Chronic illnesses take a toll on the body both emotionally and physically because they are long term conditions. They are slow progressing and, therefore, with us daily. The condition can be extremely frustrating to deal with as a patient because there seems to be no end in sight.
There is also frustration on the part the physician as well, who wants to relieve her or his patient of the almost constant discomfort. Oftentimes, physicians offer, as a first choice, medications to relieve those discomforts. However, adding medications is not always the best choice because patients may be already taking a number of prescriptions, and adding to them can cause interaction problems. Many meds can also have serious side effects, preventing the patient from taking them altogether, or requiring additional meds just to counteract the side effects. The treatment, in some cases, can be worse than the underlying condition.

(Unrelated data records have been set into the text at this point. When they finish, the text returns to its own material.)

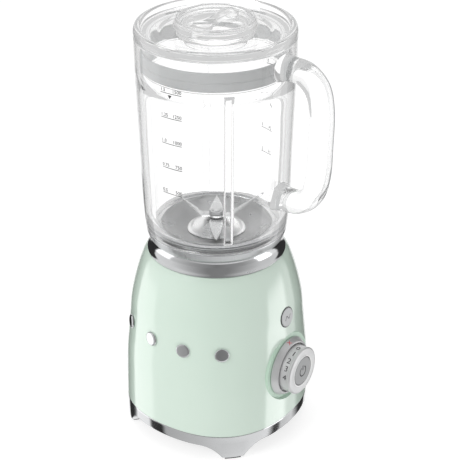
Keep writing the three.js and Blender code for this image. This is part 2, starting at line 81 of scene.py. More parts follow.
def flow(points, parts=6):
    """A smooth curve through the points (centripetal Catmull-Rom)."""
    knots = [Vector(p) for p in points]
    knots = [2 * knots[0] - knots[1], *knots, 2 * knots[-1] - knots[-2]]
    made = []
    for i in range(1, len(knots) - 2):
        p0, p1, p2, p3 = knots[i - 1 : i + 3]
        t1 = (p1 - p0).length ** 0.5
        t2 = t1 + (p2 - p1).length ** 0.5
        t3 = t2 + (p3 - p2).length ** 0.5
        for k in range(parts):
            t = t1 + (t2 - t1) * k / parts
            a1 = p0 * ((t1 - t) / t1) + p1 * (t / t1)
            a2 = p1 * ((t2 - t) / (t2 - t1)) + p2 * ((t - t1) / (t2 - t1))
            a3 = p2 * ((t3 - t) / (t3 - t2)) + p3 * ((t - t2) / (t3 - t2))
            b1 = a1 * ((t2 - t) / t2) + a2 * (t / t2)
            b2 = a2 * ((t3 - t) / (t3 - t1)) + a3 * ((t - t1) / (t3 - t1))
            made.append(b1 * ((t2 - t) / (t2 - t1)) + b2 * ((t - t1) / (t2 - t1)))
    made.append(knots[-2])
    return [tuple(p) for p in made]


def rounded(corners, radius, loop=True, parts=4):
    """A polyline with every corner eased into a short curve. A corner is (r, z) or
    (r, z, its own radius)."""
    made = []
    count = len(corners)
    for i, corner in enumerate(corners):
        here = Vector(corner[:2])
        size = corner[2] if len(corner) > 2 else radius
        if (not loop and i in (0, count - 1)) or size == 0:
            made.append(tuple(here))
            continue
        before = Vector(corners[i - 1][:2]) - here
        after = Vector(corners[(i + 1) % count][:2]) - here
        reach = min(size, 0.45 * before.length, 0.45 * after.length)
        start, end = here + before.normalized() * reach, here + after.normalized() * reach
        for k in range(parts + 1):
            t = k / parts
            made.append(tuple(start * (1 - t) ** 2 + here * 2 * t * (1 - t) + end * t * t))
    return made


def lifted(profile, z):
    """The profile's heights counted from z."""
    return [(p[0], z + p[1], *p[2:]) for p in profile]


def even_angles(steps):
    return [2 * math.pi * i / steps for i in range(steps)]


def turn(profile, angles=None, shape=None, loop=True):
    """Points and faces of an (r, z) profile turned about Z. shape(angle, r, z) moves a point."""
    angles = angles or even_angles(160)
    points, faces = [], []
    for angle in angles:
        for r, z in profile:
            if shape:
                r, z = shape(angle, r, z)
            points.append((r * math.cos(angle), r * math.sin(angle), z))
    rows, count = len(angles), len(profile)
    for i in range(rows):
        j = (i + 1) % rows
        for k in range(count if loop else count - 1):
            m = (k + 1) % count
            faces.append((i * count + k, j * count + k, j * count + m, i * count + m))
    return points, faces


def sweep(sections):
    """Points and faces of a tube through closed sections, with a cap at each end."""
    count = len(sections[0])
    points = [p for section in sections for p in section]
    faces = [tuple(reversed(range(count)))]
    for i in range(len(sections) - 1):
        for k in range(count):
            m = (k + 1) % count
            faces.append((i * count + k, i * count + m, (i + 1) * count + m, (i + 1) * count + k))
    faces.append(tuple(len(points) - count + k for k in range(count)))
    return points, faces


def extruded(outline, bottom, top):
    """A flat outline of (x, y) points made into a solid plate."""
    return sweep([[(x, y, bottom) for x, y in outline], [(x, y, top) for x, y in outline]])


def gathered(parts):
    """Several (points, faces) as one."""
    points, faces = [], []
    for more_points, more_faces in parts:
        start = len(points)
        points += list(more_points)
        faces += [tuple(start + k for k in face) for face in more_faces]
    return points, faces


def settle(mesh, sharp):
    """Merges shared corners, turns faces outwards and shades smoothly between sharp edges."""
    bm = bmesh.new()
    bm.from_mesh(mesh)
    bmesh.ops.remove_doubles(bm, verts=bm.verts, dist=2e-6)
    bmesh.ops.recalc_face_normals(bm, faces=bm.faces)
    bm.to_mesh(mesh)
    bm.free()
    mesh.shade_smooth()
    mesh.set_sharp_from_angle(angle=math.radians(sharp))


def shape_object(name, shape, place=UPRIGHT, sharp=40):
    points, faces = shape
    mesh = bpy.data.meshes.new(name)
    mesh.from_pydata([(place @ Vector(p)) * MM for p in points], [], faces)
    settle(mesh, sharp)
    piece = bpy.data.objects.new(name, mesh)
    bpy.context.scene.collection.objects.link(piece)
    return piece


def baked(piece):
    """The piece with its modifiers applied."""
    bpy.context.view_layer.update()
    seen = piece.evaluated_get(bpy.context.evaluated_depsgraph_get())
    mesh = bpy.data.meshes.new_from_object(seen)
    piece.modifiers.clear()
    old, piece.data = piece.data, mesh
    bpy.data.meshes.remove(old)
    mesh.name = piece.name


def combine(piece, tool, operation, sharp=40):
    """Adds the tool to the piece, or cuts it out of the piece."""
    step = piece.modifiers.new("combine", "BOOLEAN")
    step.operation, step.object, step.solver = operation, tool, "EXACT"
    baked(piece)
    bpy.data.objects.remove(tool)
    settle(piece.data, sharp)


def dress(piece, body, material, replaced=()):
    piece.data.materials.clear()
    piece.data.materials.append(material)
    if replaced:
        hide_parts(*replaced)
    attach(piece, body)
    return piece


# ---- materials -----------------------------------------------------------------------------------

def new_material(name):
    material = bpy.data.materials.new(name)
    material.use_nodes = True
    tree = material.node_tree
    return material, tree, tree.nodes["Principled BSDF"]


def pattern(tree, scale, detail=3.0, stretch=(1, 1, 1), kind="ShaderNodeTexNoise"):
    """A noise in the part's own metres, as its output socket."""
    place = tree.nodes.new("ShaderNodeTexCoord")
    mapping = tree.nodes.new("ShaderNodeMapping")
    mapping.inputs["Scale"].default_value = stretch
    noise = tree.nodes.new(kind)
    noise.inputs["Scale"].default_value = scale
    if "Detail" in noise.inputs:
        noise.inputs["Detail"].default_value = detail
    tree.links.new(place.outputs["Object"], mapping.inputs["Vector"])
    tree.links.new(mapping.outputs["Vector"], noise.inputs["Vector"])
    return noise.outputs[0]


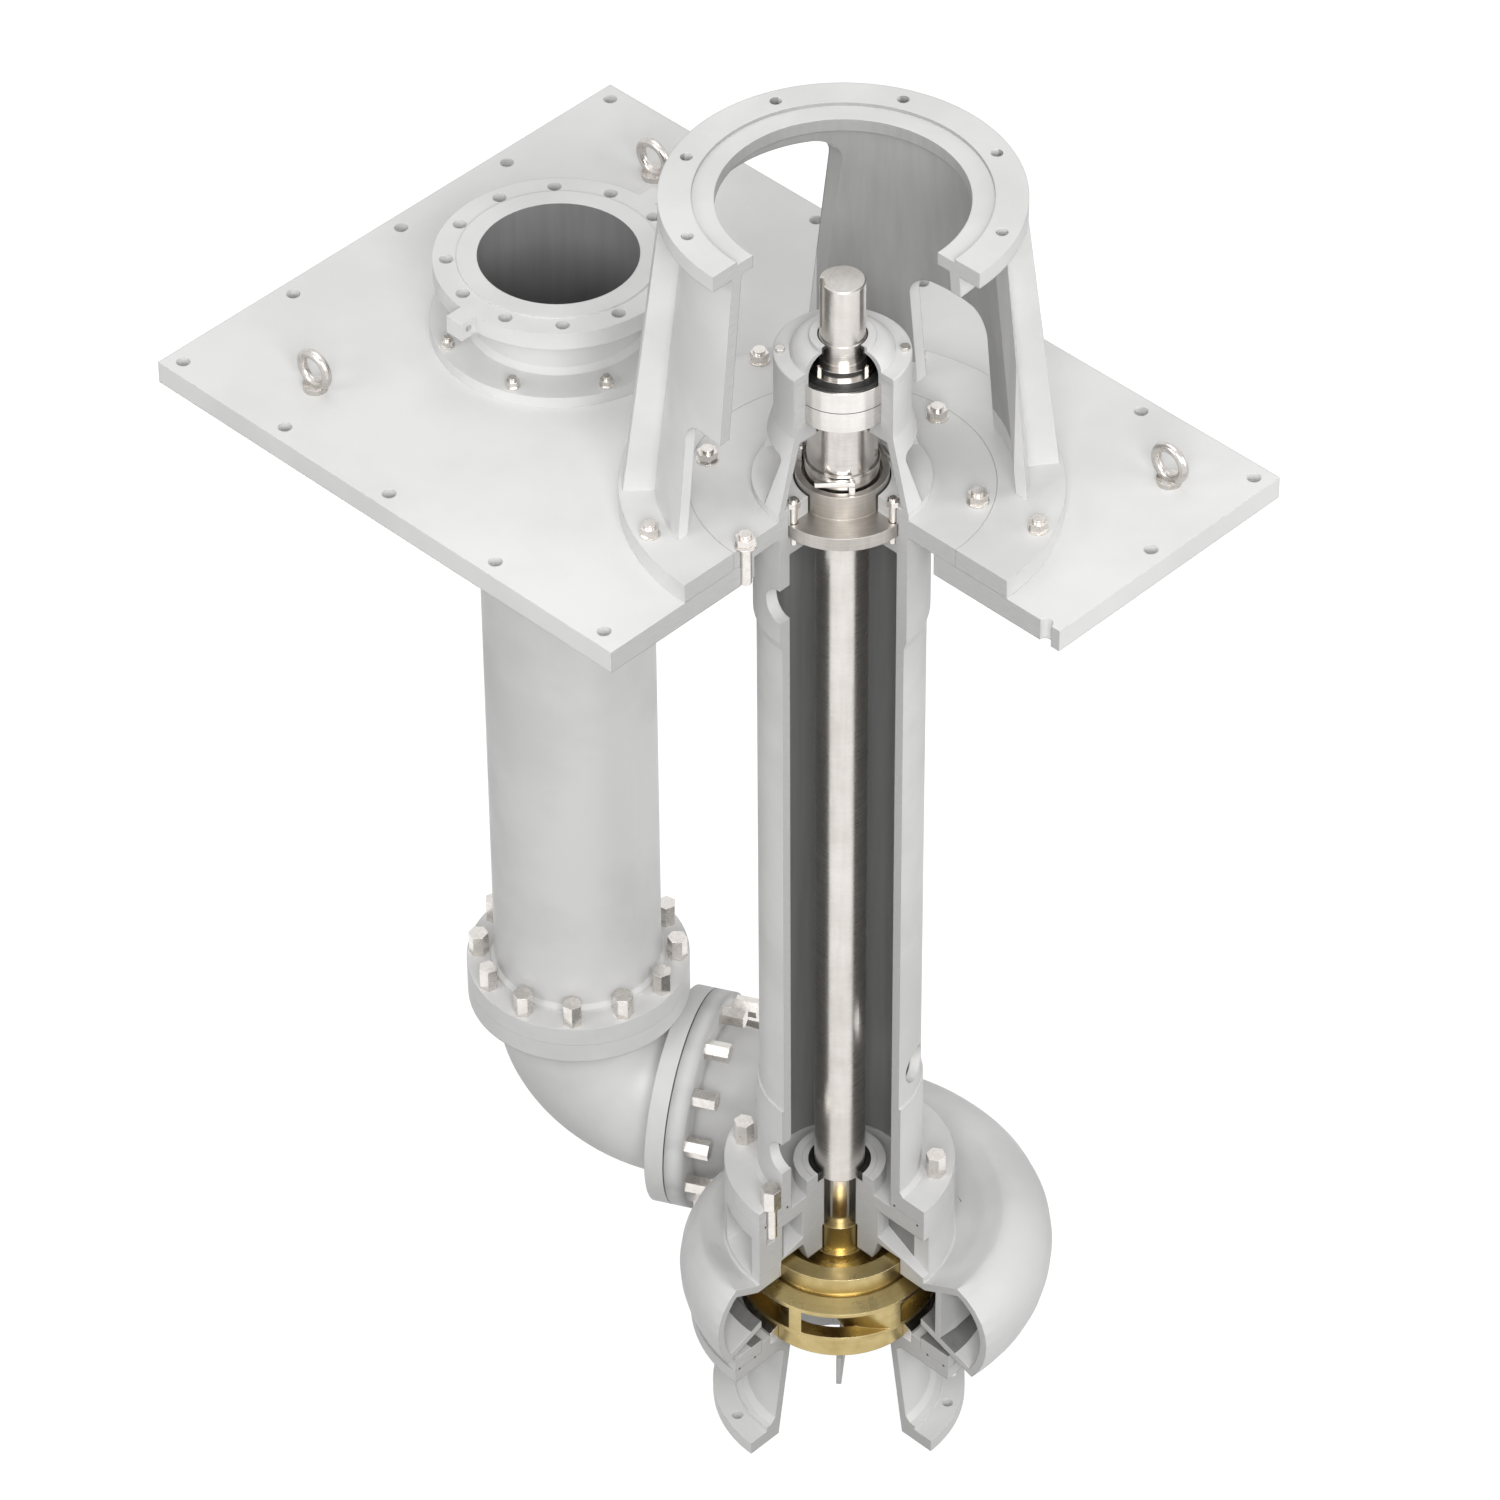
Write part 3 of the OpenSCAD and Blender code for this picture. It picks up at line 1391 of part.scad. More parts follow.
module cover_bolts() {
  color(steel)
    on_plate() kept_ring_of(cover_bolt_n, cover_bolt_pitch, cover_bolt_turn)
      translate([0, 0, suction_z - suction_top_t]) mirror([0, 0, 1])
        head_bolt(cover_bolt_r, cover_bolt_head_r, cover_bolt_head_h, suction_top_t + cover_bolt_deep);
}

module discharge_pipe() {
  foot_z = pipe_joint_z;
  flange_top = foot_z + pipe_flange_t;
  top = head_flange_z;
  under = head_flange_z - head_flange_t;
  color(paint)
    on_plate() at_pipe()
      difference() {
        union() {
          turned([[pipe_bore_r, foot_z], [pipe_flange_r, foot_z], [pipe_flange_r, flange_top],
            [pipe_r + pipe_collar, flange_top], [pipe_r + pipe_collar, flange_top + pipe_collar],
            [pipe_r, flange_top + 2 * pipe_collar], [pipe_r, 0], [sole_r, 0], [sole_r, sole_t],
            [pipe_r + weld_h, sole_t], [pipe_r, sole_t + weld_h], [pipe_r, under],
            [head_flange_r, under], [head_flange_r, top - raised_face_h],
            [raised_face_r, top - raised_face_h], [raised_face_r, top], [pipe_bore_r, top]]);
          for (s = [0, 1]) rotate(quarter + s * half_turn)
            difference() {
              translate([head_flange_r - lug_out, -lug_w / 2, under])
                cube([2 * lug_out, lug_w, head_flange_t - raised_face_h]);
              translate([head_flange_r + lug_out / 2, lug_w, under + head_flange_t / 2])
                rotate([quarter, 0, 0]) cylinder(r = lug_hole_r, h = 2 * lug_w);
            }
        }
        ring_of(head_flange_holes, head_flange_pitch, head_flange_turn)
          translate([0, 0, under - over]) cylinder(r = head_flange_hole_r, h = head_flange_t + 2 * over);
        ring_of(sole_bolt_n, sole_pitch_r, half_turn / sole_bolt_n)
          translate([0, 0, -over]) cylinder(r = small_bolt_r + bolt_gap, h = sole_t + 2 * over);
        ring_of(pipe_bolt_n, pipe_pitch_r, pipe_bolt_turn)
          translate([0, 0, foot_z - over])
            cylinder(r = flange_bolt_r + bolt_gap, h = pipe_flange_t + 2 * over);
      }
}

module sole_bolts() {
  color(steel)
    on_plate() at_pipe() ring_of(sole_bolt_n, sole_pitch_r, half_turn / sole_bolt_n)
      translate([0, 0, sole_t]) nut_set(small_bolt_r, small_nut_r, small_nut_h, sole_t + bolt_reach);
}

module elbow_bend(r) {
  bend_r = outlet_joint - side_flange_t;
  translate([bend_r, 0, outlet_z + bend_r]) rotate([quarter, 0, 0])
    rotate(half_turn) rotate_extrude(angle = quarter) translate([bend_r, 0, 0]) circle(r = r);
}

module elbow() {
  bend_r = outlet_joint - side_flange_t;
  bend_z = outlet_z + bend_r;
  color(paint)
    on_plate() at_pipe() rotate(outlet_angle)
      difference() {
        union() {
          elbow_bend(pipe_r);
          translate([0, 0, bend_z]) cylinder(r = pipe_r, h = pipe_joint_z - bend_z);
          translate([0, 0, pipe_joint_z - pipe_flange_t]) cylinder(r = pipe_flange_r, h = pipe_flange_t);
          translate([bend_r, 0, outlet_z]) rotate([0, quarter, 0])
            cylinder(r = pipe_flange_r, h = side_flange_t);
        }
        elbow_bend(pipe_bore_r);
        translate([0, 0, bend_z]) cylinder(r = pipe_bore_r, h = pipe_joint_z - bend_z + over);
        translate([bend_r, 0, outlet_z]) rotate([0, quarter, 0])
          cylinder(r = pipe_bore_r, h = side_flange_t + over);
        ring_of(pipe_bolt_n, pipe_pitch_r, pipe_bolt_turn - outlet_angle)
          translate([0, 0, pipe_joint_z - pipe_flange_t - over])
            cylinder(r = flange_bolt_r + bolt_gap, h = pipe_flange_t + 2 * over);
        translate([bend_r - over, 0, outlet_z]) rotate([0, quarter, 0])
          ring_of(pipe_bolt_n, pipe_pitch_r, half_turn / pipe_bolt_n)
            cylinder(r = flange_bolt_r + bolt_gap, h = side_flange_t + 2 * over);
      }
}

module elbow_top_bolts() {
  color(steel)
    on_plate() at_pipe() ring_of(pipe_bolt_n, pipe_pitch_r, pipe_bolt_turn)
      translate([0, 0, pipe_joint_z + pipe_flange_t])
        head_bolt(flange_bolt_r, flange_head_r, flange_head_h, 2 * pipe_flange_t);
}

module elbow_side_bolts() {
  color(steel)
    on_plate() at_outlet() translate([nozzle_len - side_flange_t, 0, 0]) rotate([0, -quarter, 0])
      ring_of(pipe_bolt_n, pipe_pitch_r, half_turn / pipe_bolt_n)
        head_bolt(flange_bolt_r, flange_head_r, flange_head_h, 2 * side_flange_t);
}

base_plate();
lifting_eyes();
motor_stand();
stand_bolts();
column_pipe();
head_bolts();
column_bolts();
bearing_bracket();
bearing_cover();
cover_screws();
cover_seal();
bearing_outer_rings();
bearing_inner_rings();
bearing_balls();
bearing_cages();
seal_gland();
seal_studs();
drive_collar();
collar_screws();
spacer_sleeve();
lock_nut();
lock_washer();
shaft();
guide_bush();
bush_retainer();
stem_seal();
stem_sleeve();
volute_casing();
wear_ring();
impeller();
impeller_nut();
suction_cover();
cover_bolts();
discharge_pipe();
sole_bolts();
elbow();
elbow_top_bolts();
elbow_side_bolts();
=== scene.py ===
"""A sectioned vertical sump pump: finishes, fine pieces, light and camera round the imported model."""

import logging
import math
from dataclasses import dataclass
from enum import Enum
from typing import Any

import bmesh
import bpy
from mathutils import Matrix, Vector


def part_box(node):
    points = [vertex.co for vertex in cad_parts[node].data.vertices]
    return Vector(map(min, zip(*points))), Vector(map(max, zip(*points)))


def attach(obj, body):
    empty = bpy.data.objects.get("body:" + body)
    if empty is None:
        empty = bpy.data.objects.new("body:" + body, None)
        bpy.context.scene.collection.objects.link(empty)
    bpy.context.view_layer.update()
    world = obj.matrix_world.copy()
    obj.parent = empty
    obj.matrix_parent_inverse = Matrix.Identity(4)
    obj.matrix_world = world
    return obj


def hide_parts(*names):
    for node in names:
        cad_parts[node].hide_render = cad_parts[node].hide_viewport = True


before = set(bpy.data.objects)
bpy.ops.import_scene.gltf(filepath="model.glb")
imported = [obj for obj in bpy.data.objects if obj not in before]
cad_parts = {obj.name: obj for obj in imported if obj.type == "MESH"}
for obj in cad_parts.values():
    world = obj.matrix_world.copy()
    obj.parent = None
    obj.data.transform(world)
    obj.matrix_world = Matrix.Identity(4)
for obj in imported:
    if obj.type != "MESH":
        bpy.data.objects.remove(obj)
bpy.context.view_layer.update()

# One millimetre in metres. The pieces below have their sizes in millimetres and turns in degrees, and the
# finishes and the studio have theirs in metres.
MM = 0.001
# The level where the two upper bearings meet, the outlet's turn, its joint and its pipe's axis, in
# millimetres and degrees.
BEARING_SEAM = 270.4
OUTLET_ANGLE = 27.1
OUTLET_JOINT = 206.0
PIPE_X = 611.0
LOG = logging.getLogger("sump_pump")

FULL_TURN = 360.0
KEPT_TURN = 270.0
# Degrees per step of a spin, for a whole ring and for a part of one.
FULL_STEP = 1.5
OPEN_STEP = 3.0
# Edges that turn by more degrees than this stay sharp.
SHARP = 35.0
# Loss of agreement between the rounded and the plain normal, from a face to an edge.
EDGE_WINDOW = (0.01, 0.22)
# Levels of a noise between which it is spread over its whole range.
SPREAD = (0.3, 0.7)
# Vertices that are nearer than this, in metres, are merged.
TOUCHING = 1e-7

ORIGIN = (0.0, 0.0, 0.0)
UPWARD = (0.0, 0.0, 1.0)
BLACK = (0.0, 0.0, 0.0, 1.0)
WHITE = (1.0, 1.0, 1.0, 1.0)

Triple = tuple[float, float, float]
Pair = tuple[float, float]
Profile = list[Pair]


class Body(Enum):
    """The moving bodies that a piece can ride on."""

    FRAME = "frame"
    ROTOR = "rotor"
    BALLS = "ball_set"


class Slot(Enum):
    """Material slots of the record."""

    PAINT = "casting_paint"
    FASTENER = "fastener_steel"
    BRIGHT = "bright_steel"
    BRASS = "brass"
    RUBBER = "black_rubber"


def linear(code: str) -> tuple[float, float, float, float]:
    """Turns a display colour into a linear one.

    Args:
        code: six hexadecimal digits, two each for red, green and blue.

    Returns:
        The linear red, green, blue and an alpha of 1.
    """
    knee, slope, lift, power = 0.04045, 12.92, 0.055, 2.4
    parts = [level / 255 for level in bytes.fromhex(code)]
    turned = [p / slope if p <= knee else ((p + lift) / (1 + lift)) ** power for p in parts]
    return (turned[0], turned[1], turned[2], 1.0)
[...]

Certain chronic conditions, such as Fibromyalgia, Parkinson’s, Multiple Sclerosis and Lupus, as well as chronic arthritis and disc problems, though they may not always be operable or candidates for elimination, can be treated with massage therapy. Periodic therapy, though it may only result in short term relief for some diseases, can result in a considerable increase in the quality of life. Treatment that is a coordinated effort between the attending physician and a licensed physical therapist and other members of the patient’s health care team can lead to many benefits.
Patients with chronic illnesses should consult with their family physicians or specialists to see if massage therapy would be a viable option along with, or in place of, current treatments to help relieve their discomfort.